Dave got interested in science writing in the late 1950s, after being given a book called The Nature of the Universe, by astrophysicist Fred Hoyle. He was hooked after he met a local astronomer and asked what he did for a living. “He said he studied stars that are born in the Orion Nebula. I thought, ‘My God, what an epiphany. Imagine stars being born — a pregnant nebula.’ I wrote a whole story about that. I didn’t use the word pregnancy either. But that was the start of everything,” Dave recalled.

It was good timing, with the space race underway after the Soviet Union launched Sputnik 1, the first artificial Earth satellite, on October 4, 1957. He had to start science writing from scratch, with the most basic “how” and “why” reporter’s questions: How do you launch a small metal sphere into orbit around the Earth, and why doesn’t it just fall from the sky? Basic, even humble, questions equal great science writing for the general public.

The universe is what intrigued Dave to the very end. I once asked him what he wished he could cover as a reporter in the years ahead. The quick answer was: “Distant space and all that implies — looking at exoplanets and implications for the future of life itself.” Closer to home, Dave said he would also want to write about “the newest approaches to human disease and public health.”

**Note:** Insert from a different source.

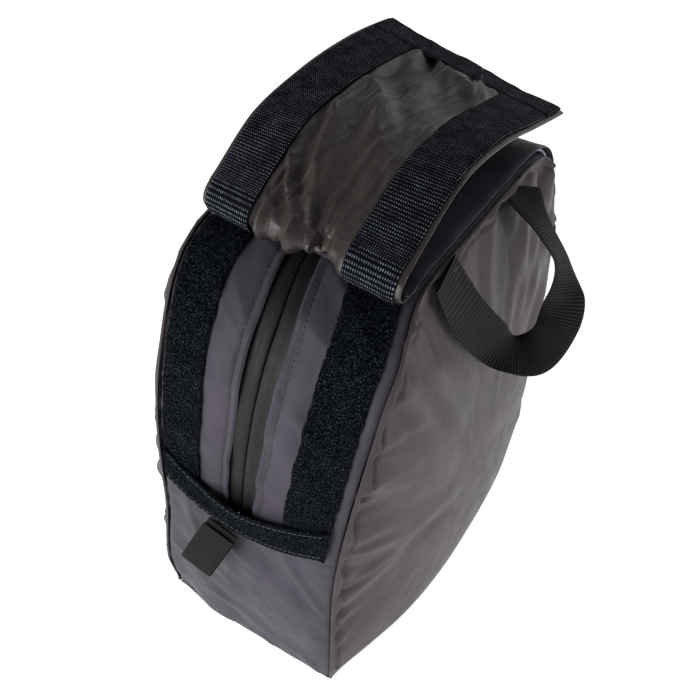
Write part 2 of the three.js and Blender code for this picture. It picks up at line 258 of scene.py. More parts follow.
def grid_quads(ni, nj):
    """Faces of a closed slab made of a top grid followed by a bottom grid."""
    index = np.arange(ni * nj).reshape(ni, nj)
    low = index + ni * nj

    def cells(g):
        return np.stack([g[:-1, :-1], g[1:, :-1], g[1:, 1:], g[:-1, 1:]], -1).reshape(-1, 4)

    def wall(a, b):
        return np.stack([a[:-1], a[1:], b[1:], b[:-1]], -1)

    return np.vstack([
        cells(index),
        cells(low)[:, ::-1],
        wall(index[:, 0], low[:, 0])[:, ::-1],
        wall(index[:, -1], low[:, -1]),
        wall(index[0, :], low[0, :]),
        wall(index[-1, :], low[-1, :])[:, ::-1],
    ])


def add_slab(name, grid, thick, uv, soft_u=True, soft_v=False):
    """A closed sheet round a middle grid, with edges that thin out where soft."""
    ni, nj, _ = grid.shape
    normal = grid_normals(grid)
    half = np.full((ni, nj), thick / 2)
    if soft_u:
        half[[0, -1], :] *= 0.35
    if soft_v:
        half[:, [0, -1]] *= 0.35
    top = grid + normal * half[..., None]
    low = grid - normal * half[..., None]
    points = np.vstack([top.reshape(-1, 3), low.reshape(-1, 3)])
    quads = grid_quads(ni, nj)
    flat_uv = np.vstack([uv.reshape(-1, 2)] * 2)
    return outward(add_mesh(name, points, quads, flat_uv))


def outward(obj):
    """Turns the faces outward, so that the closed mesh has positive volume."""
    bm = bmesh.new()
    bm.from_mesh(obj.data)
    if bm.calc_volume(signed=True) < 0:
        bmesh.ops.reverse_faces(bm, faces=bm.faces)
        bm.to_mesh(obj.data)
    bm.free()
    return obj


def left_pull(s):
    """How far the stuffing draws in the left seam at arc length s."""
    return LEFT_PULL * ease(s, 30, 120) * (1 - ease(s, 225, 320))


def right_push(s):
    """How far the stuffing pushes out the right seam at arc length s."""
    return RIGHT_PUSH * ease(s, 90, 260) * (1 - ease(s, 265, 325))


def follow_seams(x, s):
    """Moves points of the gusset sideways with its two seams."""
    drawn = np.where(x < 0, -x / HALF_W * left_pull(s), 0)
    return x + drawn + right_push(s) * ease(x, -45, 25)


def front_corner(y, z, x):
    """Rounds the padded lower front corner on the left."""
    near = (1 - ease(z, 0, 42)) * ease(-x, 30, HALF_W) * (y < -100)
    return y + CORNER_ROUND * near


def arch_grid(x, s, offset):
    """Grid of points over arrays x and s (both 2-D), at an outward offset."""
    y, z = arch_point(s, offset)
    return np.stack([follow_seams(x, s), front_corner(y, z, x), z], -1)


def span(low, high, count):
    return np.linspace(low, high, count)


def finish(obj, material, body, slot, *replaced):
    obj.data.materials.clear()
    obj.data.materials.append(material)
    if body:
        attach(obj, body)
    if replaced:
        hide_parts(*replaced)
    return obj


# ---------------------------------------------------------------- materials
class Nodes:
    """Small helper that builds one node material."""

    def __init__(self, name):
        self.material = bpy.data.materials.new(name)
        self.material.use_nodes = True
        self.tree = self.material.node_tree
        self.shader = self.tree.nodes["Principled BSDF"]

    def add(self, kind, **values):
        node = self.tree.nodes.new(kind)
        for key, value in values.items():
            if key in node.inputs:
                node.inputs[key].default_value = value
            else:
                setattr(node, key, value)
        return node

    def link(self, a, b):
        self.tree.links.new(a, b)

    def place(self, scale, uv=False):
        """Coordinates in millimetres times scale: from the UV map, or from the frame."""
        coord = self.add("ShaderNodeTexCoord")
        mapping = self.add("ShaderNodeMapping")
        factor = [v * (1 if uv else 1000) for v in scale]
        mapping.inputs["Scale"].default_value = factor
        self.link(coord.outputs["UV" if uv else "Object"], mapping.inputs["Vector"])
        return mapping.outputs["Vector"]

    def noise(self, scale, detail=3, rough=0.5, uv=False, stretch=(1, 1, 1)):
        node = self.add("ShaderNodeTexNoise", Scale=1.0, Detail=detail, Roughness=rough)
        self.link(self.place([scale * v for v in stretch], uv), node.inputs["Vector"])
        return node.outputs["Fac"]

    def wave(self, pitch, axis, distort=0.0):
        node = self.add("ShaderNodeTexWave", wave_type="BANDS", bands_direction=axis,
                        Scale=1.0, Distortion=distort)
        self.link(self.place([0.314 / pitch] * 3, True), node.inputs["Vector"])
        return node.outputs["Fac"]

    def ramp(self, fac, *stops):
        node = self.add("ShaderNodeValToRGB")
        ends = node.color_ramp.elements
        while len(ends) < len(stops):
            ends.new(0.5)
        for end, (place, colour) in zip(ends, stops):
            end.position = place
            if not hasattr(colour, "__len__"):
                colour = (colour, colour, colour)
            end.color = (*colour, 1)
        self.link(fac, node.inputs["Fac"])
        return node.outputs["Color"]

    def mix(self, fac, a, b, kind="MIX"):
        node = self.add("ShaderNodeMix", data_type="RGBA", blend_type=kind)
        for value, socket in ((fac, node.inputs[0]), (a, node.inputs[6]), (b, node.inputs[7])):
            if isinstance(value, bpy.types.NodeSocket):
                self.link(value, socket)
            elif hasattr(value, "__len__"):
                socket.default_value = (*value, 1)
            else:
                socket.default_value = value
        return node.outputs[2]

    def maths(self, kind, a, b):
        node = self.add("ShaderNodeMath", operation=kind)
        for value, socket in ((a, node.inputs[0]), (b, node.inputs[1])):
            if isinstance(value, bpy.types.NodeSocket):
                self.link(value, socket)
            else:
                socket.default_value = value
        return node.outputs[0]

    def bump(self, height, strength, distance, after=None):
        node = self.add("ShaderNodeBump", Strength=strength, Distance=distance * MM)
        self.link(height, node.inputs["Height"])
        if after is not None:
            self.link(after, node.inputs["Normal"])
        return node.outputs["Normal"]

    def finish(self, colour, rough, normal=None, sheen=0.0, tint=(1, 1, 1), metal=0.0, spec=0.5):
        shader = self.shader
        for name, value in (("Base Color", colour), ("Roughness", rough), ("Normal", normal)):
            if isinstance(value, bpy.types.NodeSocket):
                self.link(value, shader.inputs[name])
            elif value is not None:
                shader.inputs[name].default_value = value
        shader.inputs["Sheen Weight"].default_value = sheen
        shader.inputs["Sheen Roughness"].default_value = 0.45
        shader.inputs["Sheen Tint"].default_value = (*tint, 1)
        shader.inputs["Metallic"].default_value = metal
        shader.inputs["Specular IOR Level"].default_value = spec
        return self.material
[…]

Dave was the ultimate mentor. Over the decades, I repeatedly saw him talking to young reporters or speaking to science journalism students. Dave spawned many science writers, as well as mentors of future science writers. Early in my career, he urged me to sponsor an American Association for the Advancement of Science mass media intern, the son of a Chronicle friend, for a summer at the Washington Star. I barely knew what I was doing, but yes, Dave prevailed — the intern was Richard Harris, who went on to a distinguished science journalism career at NPR.

Dave also did service to science writing as president of the National Association of Science Writers (1970–1971) and, later, of the Council for the Advancement of Science Writing, or CASW (1976–1980). He was always trying to improve science journalism, including making CASW-sponsored “home” visits to local newspapers, where he talked to reporters, editors and publishers about why covering science was important.

In 2017, U.S. science writers created the David Perlman Travel Fellowships in his honor, making more than $40,000 in personal donations to support international colleagues coming to the World Conference of Science Journalists in San Francisco.

Dave defied the odds until the end. He had a blood cancer called myelodysplastic syndrome (MDS), and went into hospice care last fall after deciding to discontinue blood transfusion treatments. His doctor expected he would die in a matter of weeks. Instead he lived for another eight months.

About now, I can hear Dave’s voice in my ear saying, “Enough already.” Despite the many accolades he received, Dave had limited tolerance for personal praise. There has never been a newspaper science reporter as in love with his craft — or as good at it — as Dave Perlman. I’m among the many who owe him a tremendous debt of gratitude and will miss him greatly. When we last talked, he urged me to come visit on my next trip to the West Coast and ended with a cheerful "goodbye kiddo."

Goodbye to you too, kiddo. It's been swell.